Au Parti pirate, l’aspect pragmatique a convaincu: «Alors que le Plan climat du gouvernement ne va pas assez vite, là nous avons une mesure concrète, structurelle et efficace à appliquer immédiatement», explique Arnaud Durand. Le parti de l’ère web est persuadé que cette réforme favorisera un réseau où le report modal se fera de manière plus fluide.
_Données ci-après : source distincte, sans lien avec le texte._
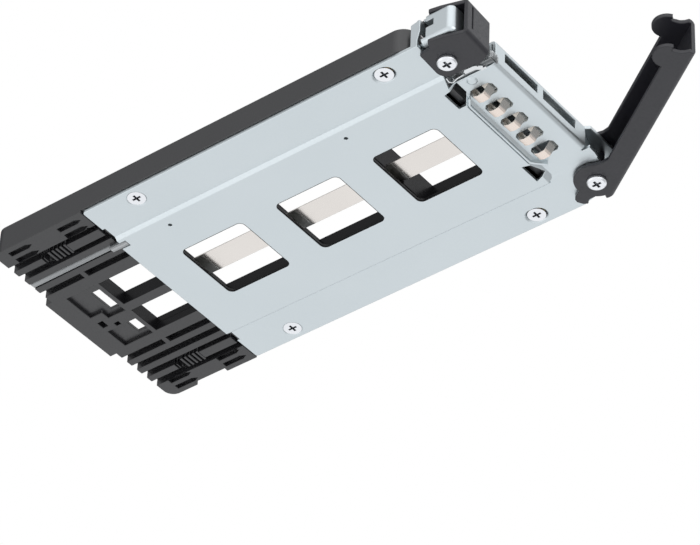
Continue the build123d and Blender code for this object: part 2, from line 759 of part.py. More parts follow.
# Drive blank: one moulding shaped like a drive, with open frames over the tray's windows and a
# toothed tail behind the tray
with BuildPart() as drive_blank:
    with BuildSketch(Plane.XY.offset(tail_low_z)):
        block(-half_drive, half_drive, drive_front_y, tail_rear_y)
    extrude(amount=blank_top_z - tail_low_z)
    upright = drive_blank.edges().filter_by(Axis.Z).group_by(Axis.Y)
    fillet(upright[0], blank_front_radius)
    fillet(drive_blank.edges().filter_by(Axis.Z).group_by(Axis.Y)[-1], blank_rear_radius)
    chamfer(drive_blank.faces().sort_by(Axis.Z)[-1].edges(), blank_edge_radius)
    with BuildSketch(Plane.XY.offset(tail_low_z)):
        block(-half_drive - 1, half_drive + 1, drive_front_y - 1, tail_front_y)
    extrude(amount=tail_drop, mode=Mode.SUBTRACT)

    # Hollow underside with a frame round each window and a boss at each screw
    cavity_length = drive_rear_y - drive_front_y - 2 * blank_wall
    with BuildSketch(Plane.XY.offset(band_top_z)):
        with Locations((0, (drive_rear_y + drive_front_y) / 2)):
            RectangleRounded(drive_width - 2 * blank_wall, cavity_length, blank_front_radius - blank_wall)
    extrude(amount=blank_height - blank_deck, mode=Mode.SUBTRACT)
    opening_front = window_length / 2 + opening_margin
    opening_rear = opening_front + opening_rear_extra
    openings = [
        (windows[0][1] - opening_front, windows[0][1] + opening_rear),
        (windows[1][1] - opening_front - 0.5, windows[1][1] + opening_rear - 0.5),
        (windows[2][1] - opening_front - 0.5, windows[2][1] + opening_front),
    ]
    frame_half_width = opening_half_width + rib_wall
    with BuildSketch(Plane.XY.offset(band_top_z)):
        for front, rear in openings:
            block(-frame_half_width, frame_half_width, front - rib_wall, rear + rib_wall)
        with Locations(*drive_holes):
            Circle(boss_radius)
        for y in (-half_y, half_y):
            block(-half_x, -opening_half_width, y - rib_wall / 2, y + rib_wall / 2)
            block(opening_half_width, half_x, y - rib_wall / 2, y + rib_wall / 2)
        block(pipe_left_x - rib_wall, pipe_right_x + rib_wall, drive_front_y + 1, drive_rear_y - 1)
    extrude(amount=blank_height - blank_deck / 2)
    with BuildSketch(Plane.XY.offset(band_top_z)):
        for front, rear in openings:
            block(-opening_half_width, opening_half_width, front, rear)
    extrude(amount=blank_height, mode=Mode.SUBTRACT)

    # Channel for the centre strip and seats for the inserts
    with BuildSketch(Plane.XY.offset(band_top_z)):
        half_channel = strip_width / 2 + running_gap
        block(-half_channel, half_channel, drive_front_y + blank_wall, drive_rear_y - blank_wall)
    extrude(amount=strip_recess, mode=Mode.SUBTRACT)
    with BuildSketch(Plane.XY.offset(band_top_z)):
        with Locations(*drive_holes):
            RegularPolygon(insert_radius + press_gap, 6)
    extrude(amount=insert_recess + insert_length + 0.3, mode=Mode.SUBTRACT)

    # Tail: side blocks joined by a plate, open above it
    with BuildSketch(Plane.XY.offset(plate_top_z)):
        block(-tail_half_width, tail_half_width, tail_front_y, tail_rear_y + 1)
    extrude(amount=blank_top_z - plate_top_z, mode=Mode.SUBTRACT)
    with BuildSketch(Plane.XY.offset(tail_low_z)):
        block(-tail_half_width, tail_half_width, tail_front_y, tail_rear_y + 1)
    extrude(amount=plate_z - tail_low_z, mode=Mode.SUBTRACT)

    # Teeth and bars under the plate, with the centre block standing out behind
    cross_y = tail_front_y + cross_bar_setback
    cross_rear_y = cross_y + cross_bar_width
    cross_half_width = tooth_x + tooth_width / 2
    centre_y = tail_front_y + centre_block_setback
    centre_rear_y = tail_rear_y + centre_block_overhang
    with BuildSketch(Plane.XY.offset(tail_low_z)):
        for side in (-1, 1):
            for n, front in enumerate((tail_front_y, tail_front_y, tail_rear_y - third_tooth_length)):
                middle = side * (tooth_x + n * tooth_pitch)
                block(middle - tooth_width / 2, middle + tooth_width / 2, front, tail_rear_y)
            middle = side * side_bar_x
            block(middle - side_bar_width / 2, middle + side_bar_width / 2, tail_front_y, tail_rear_y)
        block(-spine_width / 2, spine_width / 2, tail_front_y, centre_y)
        block(-cross_half_width, cross_half_width, cross_y, cross_rear_y)
        block(-centre_block_left, centre_block_right, cross_rear_y, centre_rear_y)
    extrude(amount=tooth_depth)
    with BuildSketch(Plane.XY.offset(plate_z)):
        block(-centre_block_left, centre_block_right, centre_y, centre_rear_y)
    extrude(amount=tail_plate)

    # Openings right through the tail beside its spine, and two small ones behind the cross bar
    with BuildSketch(Plane.XY.offset(tail_low_z)):
        block(-tail_opening_x, -spine_width / 2, tail_front_y, cross_y)
        block(spine_width / 2, tail_opening_x, tail_front_y, cross_y)
        small_rear_y = cross_rear_y + tail_window_length
        small_right_x = -spine_width / 3
        block(small_right_x - tail_window_left_width, small_right_x, cross_rear_y, small_rear_y)
        block(pocket_inner_x, pocket_inner_x + tail_window_right_width, cross_rear_y, small_rear_y)
    extrude(amount=blank_height, mode=Mode.SUBTRACT)

    # Shallow pockets in the centre block, stepped round two small hollows
    pocket_rear_y = centre_rear_y - pocket_setback
    pocket_step_y = pocket_rear_y - pocket_step
    pocket_left_x = pocket_margin - centre_block_left
    with BuildSketch(Plane.XY.offset(tail_low_z)):
        block(pocket_left_x, spine_width / 5, cross_rear_y, pocket_step_y)
        block(pocket_left_x, -2 * spine_width / 3, pocket_step_y, pocket_rear_y)
        block(pocket_inner_x, centre_block_right - pocket_margin, cross_rear_y, pocket_rear_y)
    extrude(amount=pocket_depth, mode=Mode.SUBTRACT)
    with BuildSketch(Plane.XY.offset(tail_low_z)):
        block(spine_width / 5, spine_width, pocket_rear_y - 1.7, pocket_rear_y)
        block(spine_width, pocket_inner_x - 0.4, pocket_step_y - 1.2, pocket_step_y + 0.3)
    extrude(amount=tooth_depth, mode=Mode.SUBTRACT)

    # Springing arms with ribbed pads, cut free from the plate by slots
    arm_rear_y = tail_front_y + arm_length
    arm_x = (arm_inner_x + arm_outer_x) / 2
    arm_y = tail_front_y + 1 + arm_length / 2
    with BuildSketch(Plane.XY.offset(tail_low_z)):
        with Locations((-arm_x, arm_y), (arm_x, arm_y)):
            Rectangle(arm_outer_x - arm_inner_x + arm_slot, arm_length)
            Rectangle(arm_outer_x - arm_inner_x - arm_slot, arm_length - 2 * arm_slot, mode=Mode.SUBTRACT)
        for side in (-1, 1):
            with Locations((side * arm_x, tail_front_y + 1)):
                Rectangle(arm_outer_x - arm_inner_x - arm_slot, 4 * arm_slot, mode=Mode.SUBTRACT)
    extrude(amount=blank_height, mode=Mode.SUBTRACT)
    pad_width = arm_outer_x - arm_inner_x - 2 * arm_slot
    with BuildSketch(Plane.XY.offset(tail_low_z)):
        for side in (-1, 1):
            for n in range(pad_rib_count):
                with Locations((side * arm_x, arm_rear_y - 1.5 * pad_rib_pitch - n * pad_rib_pitch)):
                    Rectangle(pad_width, pad_rib_width)
            with Locations((side * arm_x, tail_front_y + arm_length * 0.31)):
                Rectangle(pad_width - 1, arm_length * 0.57)
    extrude(amount=tooth_depth)

    # Pointed hollows in the undersides of the side blocks, and a waist on the right
    with BuildSketch(Plane.XY.offset(tail_low_z)):
        for side in (-1, 1):
            for column in range(2):
                x = side * (half_drive - hollow_edge_gap - column * hollow_pitch)
                for front in (tail_front_y + 1.8, tail_rear_y - blank_rear_radius - hollow_length - 0.8):
                    with BuildLine():
                        Polyline(
                            (x - hollow_width / 2, front + hollow_length),
                            (x + hollow_width / 2, front + hollow_length),
                            (x + hollow_width / 2, front + hollow_width), (x, front),
                            (x - hollow_width / 2, front + hollow_width), close=True,
                        )
                    make_face()
    extrude(amount=hollow_depth, mode=Mode.SUBTRACT)
    with BuildSketch(Plane.XY.offset(tail_low_z)):
        waist_y = tail_front_y + 0.34 * tail_length
        block(half_drive - waist_depth, half_drive + 1, waist_y, waist_y + waist_length)
    extrude(amount=blank_height + tail_drop, mode=Mode.SUBTRACT)

    # Groove for the light pipe, the whole length of the moulding
    with BuildSketch(Plane.XY.offset(tail_low_z)):
        block(pipe_left_x - running_gap, pipe_right_x + running_gap, drive_front_y - 1, tail_rear_y + 1)
    extrude(amount=plate_z - tail_low_z, mode=Mode.SUBTRACT)
save(drive_blank, "drive_blank")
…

Pour Noémie Rentsch, de Solidarités, «c’est la première initiative écologique qui intègre directement la dimension de justice sociale par son financement, et par ses bénéficiaires principaux: les personnes précaires, pour qui le coût des transports est exorbitant», résume la militante.

Dissensions à gauche

Un argument qui convainc Maël Fidanza, coprésident des Jeunes verts vaudois, qui soutiennent l’initiative: «Pour nous étudiants, le budget transports pèse lourdement sur nos finances.» Pire, «le prix nous restreint dans nos mouvements et nous oblige à renoncer à des déplacements culturels, par exemple», renchérit sa collègue Tamara Jagne. Pourtant, du côté de leurs aînés verts, pas de soutien au texte.

Il en va de même chez les socialistes ou à l’Association transports et environnement (ATE), pour qui «même si on partage les objectifs, le coût fiscal pourrait freiner les pouvoirs publics dans le développement de l’offre» si cruciale dans les régions périphériques, selon Romain Pilloud, secrétaire général de l’ATE Vaud. L’effet-prix étant plus fort dans les couches populaires, une gratuité ciblée financée par les billets payés par les revenus aisés a donc les faveurs du socialiste.

«Une minorité de nos signatures ont été faites en ville. Beaucoup viennent même de la Vallée de Joux!» rétorque Andrea Eggli. «Notre modèle repose sur le financement par le canton et lui permet d’avoir la main sur le développement de l’offre. Les finances des communes devraient être épargnées et le réseau moins tributaire des choix d’investissement des entreprises de transport en fonction de la rentabilité», ajoute Luca Schalbetter.

«Moi-même membre de l’ATE, j’attends qu’une assemblée générale donne la voix à la base sur cette question», conclut Steven Tamburini. Si l’opposition bourgeoise au texte est attendue, à gauche, le débat risque d’être tout autant nourri.

A Berne comme dans le canton de Fribourg, des initiatives similaires se heurtent à une incompatibilité avec le droit fédéral, qui exige une participation financière des usagers. A Neuchâtel, le doute demeure. Sur Vaud, «si vraiment il y a débat, plutôt que le gouvernement le décrète de manière antidémocratique, autant que le peuple puisse trancher», conclut Luca Schalbetter.